Given request -
Below are several entries. Transcribe exactly those lines that fall from the one with "# Face paper: white" through the one with "from mathutils.geometry import", end lines included.

Records with modeling code
╔══
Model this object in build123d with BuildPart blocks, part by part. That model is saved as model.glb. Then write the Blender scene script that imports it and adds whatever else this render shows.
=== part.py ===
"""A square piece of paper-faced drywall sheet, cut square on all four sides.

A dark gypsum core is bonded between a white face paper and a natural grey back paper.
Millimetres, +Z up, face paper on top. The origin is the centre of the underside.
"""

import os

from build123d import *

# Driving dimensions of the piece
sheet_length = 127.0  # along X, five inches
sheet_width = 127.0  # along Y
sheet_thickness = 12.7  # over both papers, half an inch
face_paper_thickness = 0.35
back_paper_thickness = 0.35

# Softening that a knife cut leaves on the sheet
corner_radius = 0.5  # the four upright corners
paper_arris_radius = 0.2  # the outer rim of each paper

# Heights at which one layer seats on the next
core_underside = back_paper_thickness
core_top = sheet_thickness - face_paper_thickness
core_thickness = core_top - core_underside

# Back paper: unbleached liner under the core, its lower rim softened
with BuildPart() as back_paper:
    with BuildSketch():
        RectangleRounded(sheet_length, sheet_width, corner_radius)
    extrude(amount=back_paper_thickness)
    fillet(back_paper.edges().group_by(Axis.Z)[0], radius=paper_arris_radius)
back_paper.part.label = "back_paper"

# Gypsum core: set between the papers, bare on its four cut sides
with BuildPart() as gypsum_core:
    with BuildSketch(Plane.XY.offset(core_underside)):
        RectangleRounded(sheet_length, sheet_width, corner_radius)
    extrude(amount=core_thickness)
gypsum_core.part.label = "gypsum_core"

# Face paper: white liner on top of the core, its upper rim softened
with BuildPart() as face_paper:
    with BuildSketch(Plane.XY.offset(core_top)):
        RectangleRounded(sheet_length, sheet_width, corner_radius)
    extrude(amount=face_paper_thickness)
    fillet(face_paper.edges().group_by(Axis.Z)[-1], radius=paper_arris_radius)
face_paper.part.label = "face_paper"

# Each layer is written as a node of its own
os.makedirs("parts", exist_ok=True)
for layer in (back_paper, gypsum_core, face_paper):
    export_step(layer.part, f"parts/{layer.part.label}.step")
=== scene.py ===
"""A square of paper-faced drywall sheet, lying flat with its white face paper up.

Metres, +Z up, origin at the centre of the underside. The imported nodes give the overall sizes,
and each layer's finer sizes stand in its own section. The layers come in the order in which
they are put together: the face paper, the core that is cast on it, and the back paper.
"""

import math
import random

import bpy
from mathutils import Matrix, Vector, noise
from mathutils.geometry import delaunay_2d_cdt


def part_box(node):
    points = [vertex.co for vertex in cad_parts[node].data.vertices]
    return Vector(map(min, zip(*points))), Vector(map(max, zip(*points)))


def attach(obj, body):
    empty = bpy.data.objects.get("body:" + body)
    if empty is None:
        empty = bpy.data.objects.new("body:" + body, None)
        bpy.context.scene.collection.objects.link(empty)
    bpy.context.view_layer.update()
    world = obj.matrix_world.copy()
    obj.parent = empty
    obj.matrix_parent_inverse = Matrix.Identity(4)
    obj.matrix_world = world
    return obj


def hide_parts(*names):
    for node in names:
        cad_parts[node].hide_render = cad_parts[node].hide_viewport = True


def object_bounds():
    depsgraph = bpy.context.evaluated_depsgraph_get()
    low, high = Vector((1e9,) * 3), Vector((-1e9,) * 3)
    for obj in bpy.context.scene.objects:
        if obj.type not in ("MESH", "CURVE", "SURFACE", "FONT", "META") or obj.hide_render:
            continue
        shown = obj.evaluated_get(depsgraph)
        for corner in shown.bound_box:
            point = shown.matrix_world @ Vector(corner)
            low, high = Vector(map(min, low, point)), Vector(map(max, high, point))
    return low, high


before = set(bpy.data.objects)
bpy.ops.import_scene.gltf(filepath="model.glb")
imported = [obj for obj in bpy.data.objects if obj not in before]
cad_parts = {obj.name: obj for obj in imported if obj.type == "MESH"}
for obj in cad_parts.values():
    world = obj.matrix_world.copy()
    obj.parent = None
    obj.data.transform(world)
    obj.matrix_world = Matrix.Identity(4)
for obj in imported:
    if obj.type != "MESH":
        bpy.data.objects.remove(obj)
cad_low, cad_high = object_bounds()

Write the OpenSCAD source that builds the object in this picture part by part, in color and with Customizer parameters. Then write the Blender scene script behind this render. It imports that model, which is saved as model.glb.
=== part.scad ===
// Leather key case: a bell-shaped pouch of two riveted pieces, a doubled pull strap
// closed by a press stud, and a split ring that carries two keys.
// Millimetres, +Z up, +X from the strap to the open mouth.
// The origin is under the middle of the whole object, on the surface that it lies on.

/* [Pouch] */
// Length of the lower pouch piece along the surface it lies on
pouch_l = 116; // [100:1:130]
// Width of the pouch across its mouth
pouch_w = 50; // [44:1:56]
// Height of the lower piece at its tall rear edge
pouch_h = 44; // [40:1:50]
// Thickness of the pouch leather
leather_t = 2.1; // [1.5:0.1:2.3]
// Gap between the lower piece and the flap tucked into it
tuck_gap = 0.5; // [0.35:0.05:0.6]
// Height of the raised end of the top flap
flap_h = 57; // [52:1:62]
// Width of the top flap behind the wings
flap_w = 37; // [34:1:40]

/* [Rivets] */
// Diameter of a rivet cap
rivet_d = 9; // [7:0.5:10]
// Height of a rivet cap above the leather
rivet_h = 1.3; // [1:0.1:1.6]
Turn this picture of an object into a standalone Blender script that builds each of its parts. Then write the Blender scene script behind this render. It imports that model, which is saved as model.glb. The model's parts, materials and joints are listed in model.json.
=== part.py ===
╚══
Task answer -
# Face paper: white liner on top of the core, its upper rim softened
with BuildPart() as face_paper:
    with BuildSketch(Plane.XY.offset(core_top)):
        RectangleRounded(sheet_length, sheet_width, corner_radius)
    extrude(amount=face_paper_thickness)
    fillet(face_paper.edges().group_by(Axis.Z)[-1], radius=paper_arris_radius)
face_paper.part.label = "face_paper"

# Each layer is written as a node of its own
os.makedirs("parts", exist_ok=True)
for layer in (back_paper, gypsum_core, face_paper):
    export_step(layer.part, f"parts/{layer.part.label}.step")
=== scene.py ===
"""A square of paper-faced drywall sheet, lying flat with its white face paper up.

Metres, +Z up, origin at the centre of the underside. The imported nodes give the overall sizes,
and each layer's finer sizes stand in its own section. The layers come in the order in which
they are put together: the face paper, the core that is cast on it, and the back paper.
"""

import math
import random

import bpy
from mathutils import Matrix, Vector, noise
from mathutils.geometry import delaunay_2d_cdt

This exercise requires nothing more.